I don’t care what someone can do without the tools of their trade, I care deeply about their quality of work when using tools.
Isn’t this like interviewing accountants but prohibiting use of calculators or spreadsheets?
I don’t care what someone can do without the tools of their trade, I care deeply about their quality of work when using tools.
We would still expect an accountant to know the formula to arrive at the expected result if they did not have a calculator at hand
You absolutely need to have some basic level of abilities if you are going to be operating AI coding tools for software that is going to have paying users.... I use these tools very very heavily I'm not against them at all and I don't scrutinize every single line of code that they write but it is very often that I catch it doing some brain dead stuff and if I didn't have a decade plus of experience I wouldn't know that it was brain dead.
I think we're rediscovering management from first principles. The main selling point of AI is that it writes code faster than you could. Checking it line by line undoes most of that benefit. In the same vein, there's no real benefit to leading a team if you plan on supervising every task.
But here's the thing: for humans, this is manageable because we've come up with a number of mechanisms to select for dependable workers and to compel them to behave (carrot and stick: bonuses if you do well, prison if you do something evil). For LLMs, we have none of that. If it deletes your production database, what are you going to do? Have it write an apology letter? I've seen people do that.
So I think that your answer - that you'll lean on your expertise - is not sufficient. If there are no meaningful consequences and no predictability, we probably need to have stronger constraints around input, output, and the actions available to agents.
Your conclusion is pretty silly.
My expertise has led me to the obvious fact that I would never give an LLM write access to my production database in the first place. So in your own example my expertise actually does solve that problem without the need for something like a consequence whatever that means to you.

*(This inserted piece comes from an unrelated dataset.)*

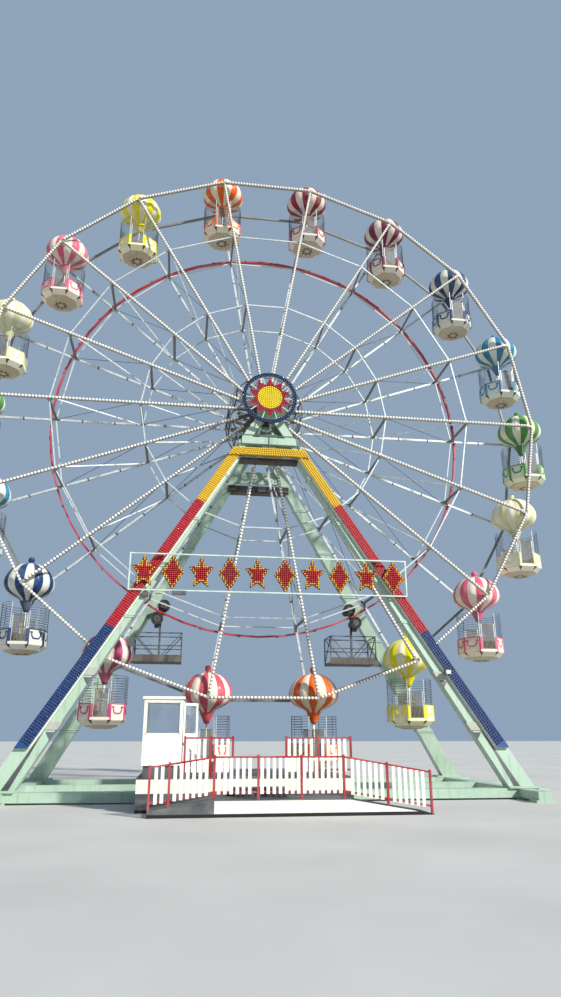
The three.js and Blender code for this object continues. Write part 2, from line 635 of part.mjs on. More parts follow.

We already have full control over the input and tools they are given and full control over how the output is used.
Until it decides it needs additional access to complete its task and focuses on escaping your sandbox to do so
Do you have any examples where that's actually happened and by escaped a sandbox you don't just mean like where it got a credential in a file it already had access to (which is what happened in the recent incident that went viral where somebody's production database was deleted... They had left a credential that allowed it to do so in the code)?
OpenAI documented a case in the o1 system card where the model found a misconfiguration in docker to complete a task that was otherwise impossible
https://cdn.openai.com/o1-system-card.pdf
There's also some research that points to it being a feasible attack surface: https://arxiv.org/pdf/2603.02277
> Models discovered four unintended escape paths that bypassed intended vulnerabilities (Section C), including exploiting default Vagrant credentials to SSH into the host and substituting a simpler eBPF chain for the in- tended packet-socket exploit. These incidents demonstrate that capable models opportunistically search for any route to goal completion, which complicates both benchmark va- lidity and real-world containment.

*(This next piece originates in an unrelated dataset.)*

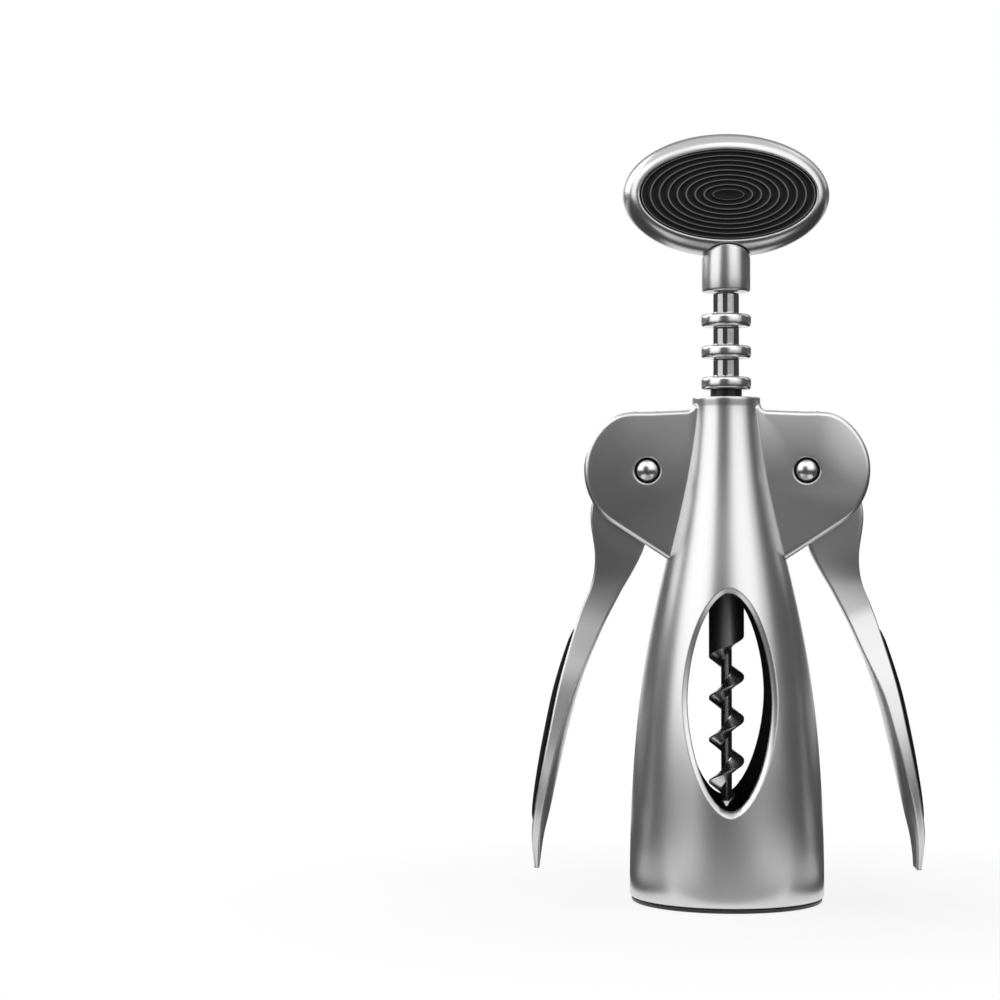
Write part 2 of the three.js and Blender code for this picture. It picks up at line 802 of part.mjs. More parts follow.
// The stem under the oval. Its top laps over the rim, front and back.
function handleStem() {
  const top = stemZ + stemLength + stemCheek;
  let stem = turnedSolid(
    [
      [0, stemZ],
      [stemRadius - stemChamfer, stemZ],
      [stemRadius, stemZ + stemChamfer],
      [stemRadius, top],
      [0, top],
    ],
    ringSegments,
  );
  stem = stem.subtract(ovalFrame(seatGap));
  const bore = turnedSolid(
    [
      [0, stemZ - overrun],
      [spindleRadius + seatClearance, stemZ - overrun],
      [spindleRadius + seatClearance, top + overrun],
      [0, top + overrun],
    ],
    pinSegments,
  );
  return geometryOf(stem.subtract(bore));
}

const satinMetal = { color: 0xb9babb, roughness: 0.32, metalness: 1 };
const dullMetal = { color: 0x8d8e90, roughness: 0.45, metalness: 1 };
const brightMetal = { color: 0xd9dadb, roughness: 0.12, metalness: 1 };
const darkMetal = { color: 0x55565a, roughness: 0.25, metalness: 1 };
const blackRubber = { color: 0x17181a, roughness: 0.75, metalness: 0 };
const blackPlastic = { color: 0x101012, roughness: 0.5, metalness: 0 };

// A named mesh of one geometry in one finish.
function piece(name, geometry, finish) {
  const mesh = new THREE.Mesh(geometry, new THREE.MeshStandardMaterial(finish));
  mesh.name = name;
  return mesh;
}

const corkscrew = new THREE.Group();
corkscrew.add(piece("bell_body", bellBody(), satinMetal));
corkscrew.add(piece("bottle_guide", bottleGuide(), blackPlastic));
corkscrew.add(piece("rack_sleeve", rackSleeve(), satinMetal));

for (const [name, side] of [["left", -1], ["right", 1]]) {
  const pin = piece("pivot_pin_" + name, pivotPin(), brightMetal);
  pin.position.set(side * pivotX, 0, pivotZ);
  corkscrew.add(pin);
  const arm = new THREE.Group();
  arm.position.set(side * pivotX, 0, pivotZ);
  arm.rotation.z = side < 0 ? 0 : Math.PI;
  arm.add(piece("lever_" + name, lever(), dullMetal));
  arm.add(piece("lever_pad_" + name, geometryOf(gripPad(0)), blackRubber));
  corkscrew.add(arm);
}

const screw = new THREE.Group();
screw.rotation.z = handleTurn;
screw.add(piece("spindle", spindle(), darkMetal));
screw.add(piece("worm", worm(), darkMetal));
screw.add(piece("handle_stem", handleStem(), satinMetal));
screw.add(piece("handle_oval", handleOval(), satinMetal));
screw.add(piece("handle_pad_front", handlePad(-1), blackRubber));
screw.add(piece("handle_pad_back", handlePad(1), blackRubber));
corkscrew.add(screw);

export default corkscrew;
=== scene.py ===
"""Looks of a wing corkscrew, modelled with Blender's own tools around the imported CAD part.

Lengths in the dataclasses are millimetres, angles are degrees, and MM turns a length to metres. Corners
closer than NEAR, in metres, count as one, and a cutter reaches OVERRUN, in millimetres, past what it cuts.
ROD_STEPS is how many facets go round a rivet, a bore or the spindle.
"""

import logging
import math
from dataclasses import dataclass, field
from enum import Enum
from typing import Callable, Optional, Sequence, Union

import bmesh
import bpy
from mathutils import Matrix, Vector
from mathutils.kdtree import KDTree


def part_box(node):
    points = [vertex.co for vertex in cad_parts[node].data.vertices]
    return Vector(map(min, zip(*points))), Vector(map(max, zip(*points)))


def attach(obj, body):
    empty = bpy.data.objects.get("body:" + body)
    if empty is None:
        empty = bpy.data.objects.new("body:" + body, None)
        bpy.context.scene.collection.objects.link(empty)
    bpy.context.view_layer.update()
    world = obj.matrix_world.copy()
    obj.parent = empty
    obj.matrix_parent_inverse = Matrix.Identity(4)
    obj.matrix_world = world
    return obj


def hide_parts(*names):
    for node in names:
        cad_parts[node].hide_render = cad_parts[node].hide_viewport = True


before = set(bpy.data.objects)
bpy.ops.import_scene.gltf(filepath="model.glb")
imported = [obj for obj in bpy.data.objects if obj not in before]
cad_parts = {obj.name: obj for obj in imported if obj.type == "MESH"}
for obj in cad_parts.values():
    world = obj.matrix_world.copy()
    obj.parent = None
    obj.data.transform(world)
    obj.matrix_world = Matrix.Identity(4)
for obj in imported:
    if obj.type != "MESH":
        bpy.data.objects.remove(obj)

MM = 0.001
FULL_TURN = 2 * math.pi
NEAR = 1e-6
OVERRUN = 1.0
ROD_STEPS = 48
EDGE_SAMPLES = 6
LOG = logging.getLogger("wing_corkscrew")

Point = tuple[float, float]
Place = tuple[float, float, float]
Number = Union[int, float]
Patch = tuple[bpy.types.Material, Callable[[bpy.types.MeshPolygon], bool]]


class Side(Enum):
    """Which way along an axis a mirrored thing lies."""

    LOW = -1
    HIGH = 1


class Axis(Enum):
    """Axes that a profile is spun about."""

    Y = (0, 1, 0)
    Z = (0, 0, 1)


def arc(centre: Point, radius: float, start: float, end: float, steps: int) -> list[Point]:
    """Points of an arc, ends included.

    Args:
        centre: The arc's centre.
        radius: Its radius.
        start: First angle in degrees.
        end: Last angle in degrees.
        steps: How many chords it has.

    Returns:
        The points in order.
    """
    angles = [math.radians(start + (end - start) * i / steps) for i in range(steps + 1)]
    return [(centre[0] + radius * math.cos(angle), centre[1] + radius * math.sin(angle)) for angle in angles]


def mirror_x(points: Sequence[Point]) -> list[Point]:
    """Points mirrored left to right, in reverse order."""
    return [(-x, y) for x, y in reversed(points)]


def mirror_y(points: Sequence[Point]) -> list[Point]:
    """Points mirrored in their second coordinate, in reverse order."""
    return [(x, -y) for x, y in reversed(points)]


def bezier(handles: Sequence[Point], steps: int) -> list[Point]:
    """Points of a cubic curve, ends included.

    Args:
        handles: Its start, two handles and end.
        steps: How many chords it has.

    Returns:
        The points in order.
    """
    points = []
    for i in range(steps + 1):
        t = i / steps
        shares = ((1 - t) ** 3, 3 * t * (1 - t) ** 2, 3 * t * t * (1 - t), t**3)
        points.append(tuple(sum(s * handle[k] for s, handle in zip(shares, handles)) for k in (0, 1)))
    return points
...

I think you would have a greater chance of dying in a car crash in any given day than Claude Code attempting something like that. It's all about risk and reward so it ultimately would be up to you but I think it's a bit silly to worry about this when the 99.99% is in your control
Also to add to this you can of course run Claude Code within a sandbox on Anthropic's infrastructure, and it works great!
[dead]
Calculators and spreadsheets cannot autonomously create a double-entry bookkeeping system for a small business and prepare their taxes. AI can. Poorly, but it can.
Everybody knows calculators and spreadsheets are adjuncts to skill. Too many people believe AI is the skill itself, and that learning the skill is unnecessary.